» Aim of the task
Repeat exactly, and only, the lines below starting at the line that contains "The three.js and Blender code for this object" and ending at the line that contains "step: the turn", inclusive of both.

» Supplied data
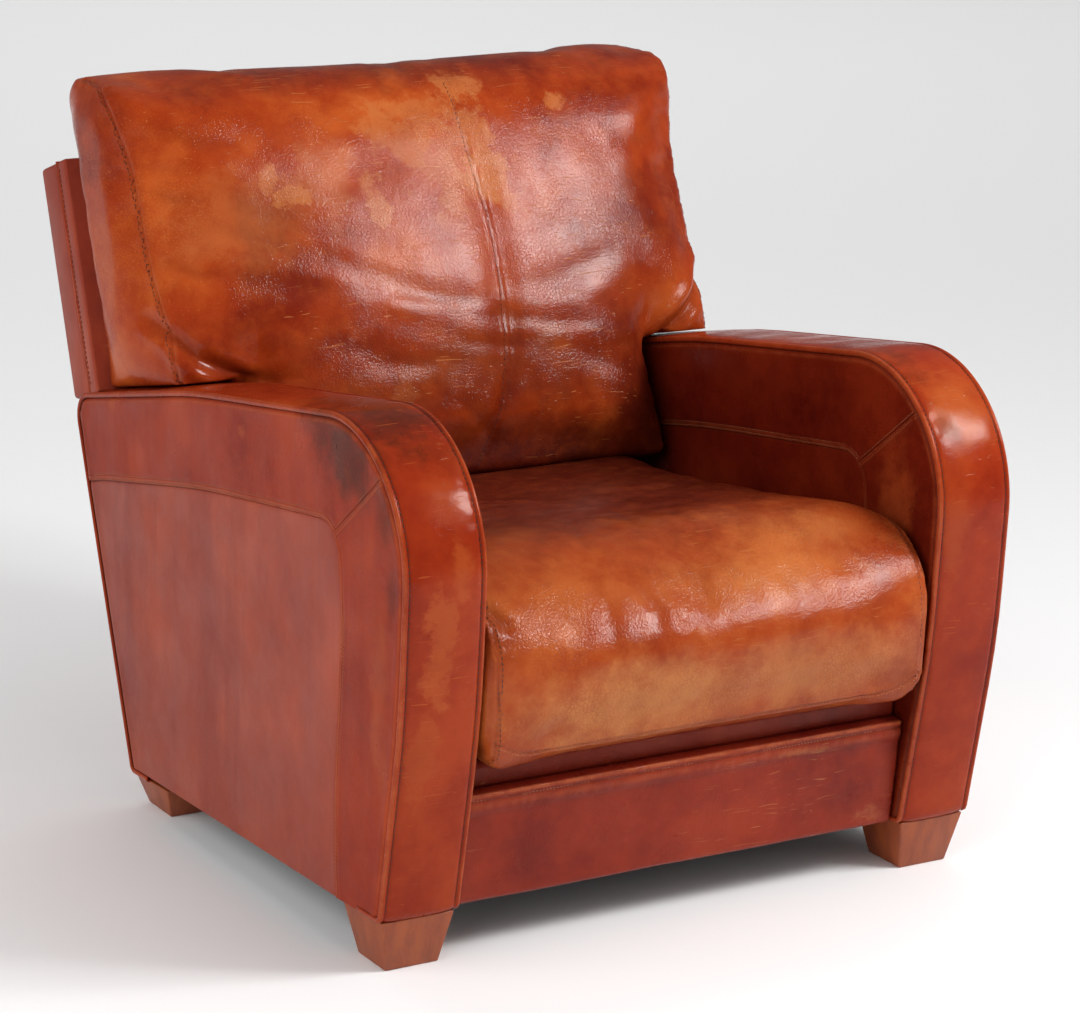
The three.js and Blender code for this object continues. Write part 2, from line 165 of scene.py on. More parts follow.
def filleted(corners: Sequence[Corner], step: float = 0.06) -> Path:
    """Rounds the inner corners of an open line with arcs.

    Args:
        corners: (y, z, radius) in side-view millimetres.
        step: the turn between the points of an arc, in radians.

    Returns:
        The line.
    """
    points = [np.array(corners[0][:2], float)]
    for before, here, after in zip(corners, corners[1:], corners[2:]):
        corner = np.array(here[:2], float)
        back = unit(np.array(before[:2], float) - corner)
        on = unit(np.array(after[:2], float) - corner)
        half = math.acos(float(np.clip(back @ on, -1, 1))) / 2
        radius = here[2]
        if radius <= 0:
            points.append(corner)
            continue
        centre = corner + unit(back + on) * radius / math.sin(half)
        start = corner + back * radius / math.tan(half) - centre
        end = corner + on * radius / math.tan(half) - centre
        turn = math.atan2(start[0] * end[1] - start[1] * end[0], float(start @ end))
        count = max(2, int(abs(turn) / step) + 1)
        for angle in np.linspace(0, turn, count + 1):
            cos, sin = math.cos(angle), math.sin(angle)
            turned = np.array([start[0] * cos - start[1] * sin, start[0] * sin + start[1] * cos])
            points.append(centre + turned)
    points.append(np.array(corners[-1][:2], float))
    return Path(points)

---

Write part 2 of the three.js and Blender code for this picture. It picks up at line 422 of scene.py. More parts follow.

» Worked answer
The three.js and Blender code for this object continues. Write part 2, from line 165 of scene.py on. More parts follow.
def filleted(corners: Sequence[Corner], step: float = 0.06) -> Path:
    """Rounds the inner corners of an open line with arcs.

    Args:
        corners: (y, z, radius) in side-view millimetres.
        step: the turn between the points of an arc, in radians.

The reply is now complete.